I know just a little a bit more. Vic Dudman was my immediate predecessor in the Philosophy Department at Macquarie University in Sydney. He retired from academic life in around 1995. I met him a couple of times over my tenure at Macquarie. I suspect he's still living in Sydney, though I haven't seen him since 2000 or so.

(...)
Vic is definitely not a fictional character, and the name isn't a pseudonym. I think you can look him up in the telephone book if you want to write him a letter.


I take Greg's words as true. But the thing is that the sites I mentioned portray Goldstein/Dudman in a manner that gives you that impression.

It seems that even nowadays men can become or be turned into legends, and that is a manner to confer a certain attraction power on them.
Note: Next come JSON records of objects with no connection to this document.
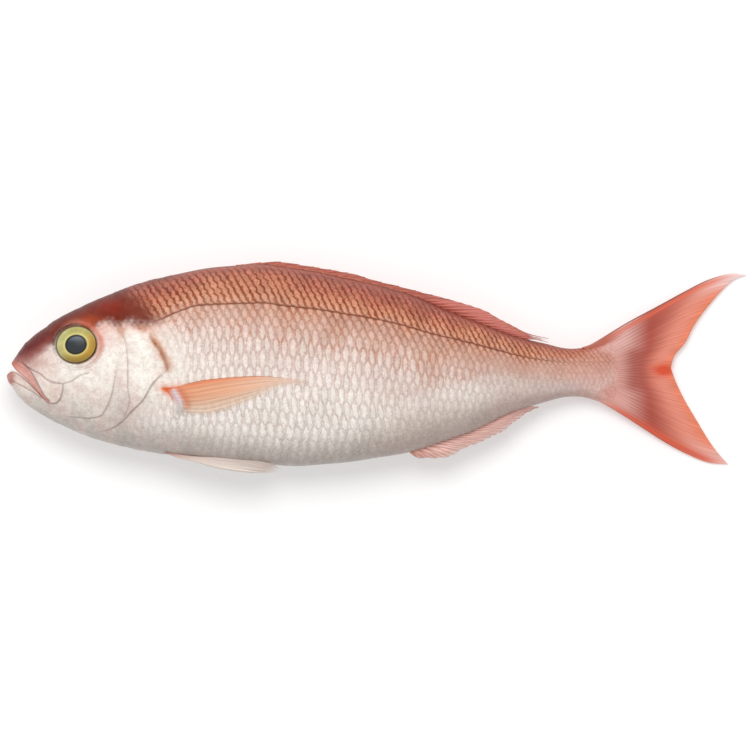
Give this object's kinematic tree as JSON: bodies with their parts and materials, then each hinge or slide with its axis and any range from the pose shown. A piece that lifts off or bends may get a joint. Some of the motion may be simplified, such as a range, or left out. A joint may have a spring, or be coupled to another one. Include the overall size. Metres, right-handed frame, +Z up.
{
  "type": "whole raw fish",
  "caption": "Whole raw slender fish lying on its side: red back, pale belly, large yellow eye, folded fins and a forked tail.",
  "frame": {"origin": "on the table, under the middle of the fish's box", "axes": "+X from the jaws to the tail, +Y from belly to back, +Z up from the table through the flank that shows"},
  "size_m": [0.42, 0.1204, 0.0576],
  "materials": {
    "skin": "wet, softly glossy scaled skin, red-brown back and silvery pink flanks",
    "eye": "clear wet eye, pale yellow iris and dark pupil"
  },
  "bodies": {
    "root": {"fish_body": "skin", "eye_left": "eye", "eye_right": "eye"}
  },
  "joints": []
}
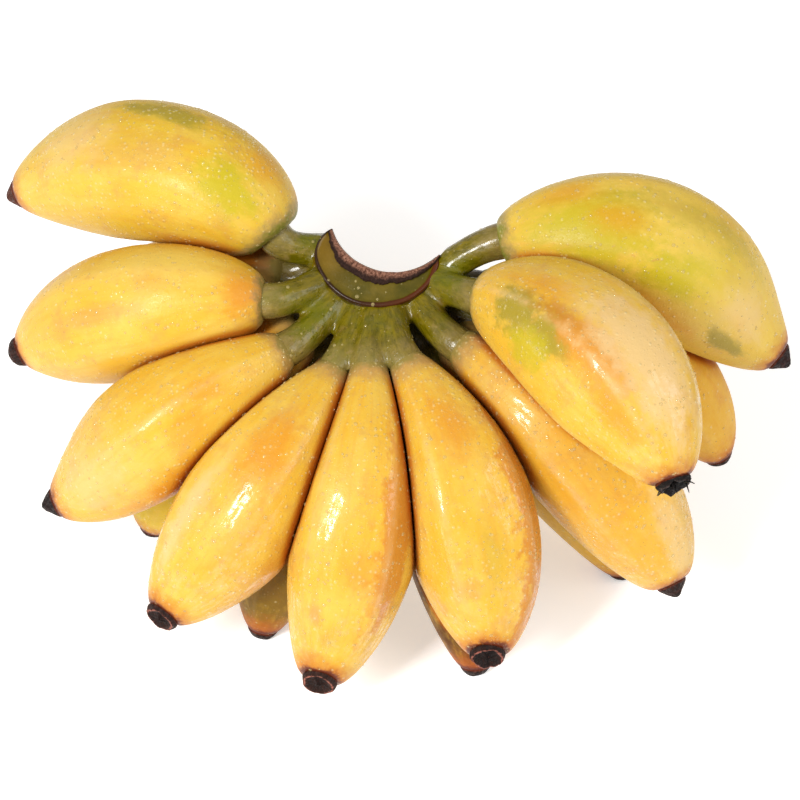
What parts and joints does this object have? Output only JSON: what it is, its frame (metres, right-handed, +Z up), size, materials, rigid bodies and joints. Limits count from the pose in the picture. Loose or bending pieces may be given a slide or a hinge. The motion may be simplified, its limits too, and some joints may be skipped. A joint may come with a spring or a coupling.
{
  "type": "hand of bananas",
  "caption": "Natural hand of short plump bananas in two rows on one green crown with a cut face, lying hollow side down on its dried flower ends.",
  "frame": {"origin": "middle of the underside of the hand's box, on the surface that it lies on", "axes": "+X to the right along the spread of the fruits, -Y to the front where the middle fruits point, +Z up"},
  "size_m": [0.2752, 0.1882, 0.1342],
  "materials": {
    "skin": "waxy satin skin, yellow with green and orange patches, wet with fine dew",
    "crown": "smooth olive green stalks, damp, with a brown rim and a fibrous cut face",
    "flower_end": "dry, dark brown and fibrous"
  },
  "bodies": {
    "root": {"crown": "crown", "banana_upper_1": "skin", "flower_end_upper_1": "flower_end", "banana_upper_2": "skin", "flower_end_upper_2": "flower_end", "banana_upper_3": "skin", "flower_end_upper_3": "flower_end", "banana_upper_4": "skin", "flower_end_upper_4": "flower_end", "banana_upper_5": "skin", "flower_end_upper_5": "flower_end", "banana_upper_6": "skin", "flower_end_upper_6": "flower_end", "banana_upper_7": "skin", "flower_end_upper_7": "flower_end", "banana_upper_8": "skin", "flower_end_upper_8": "flower_end", "banana_upper_9": "skin", "flower_end_upper_9": "flower_end", "banana_lower_1": "skin", "flower_end_lower_1": "flower_end", "banana_lower_2": "skin", "flower_end_lower_2": "flower_end", "banana_lower_3": "skin", "flower_end_lower_3": "flower_end", "banana_lower_4": "skin", "flower_end_lower_4": "flower_end", "banana_lower_5": "skin", "flower_end_lower_5": "flower_end", "banana_lower_6": "skin", "flower_end_lower_6": "flower_end"}
  },
  "joints": []
}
An elusive life-style seems to intice more curiosity than a non-elusive one, in the case of intellectuals and thinkers.

Salvador Dali and Amalia Rodrigues had so discreete a life that People assumed that they were already dead until the news of their passages had been announced. Many believe Andy Kaufman has faked his death in order to adopt a secluded and monastical way of living till the day he decides to come back and shock the world.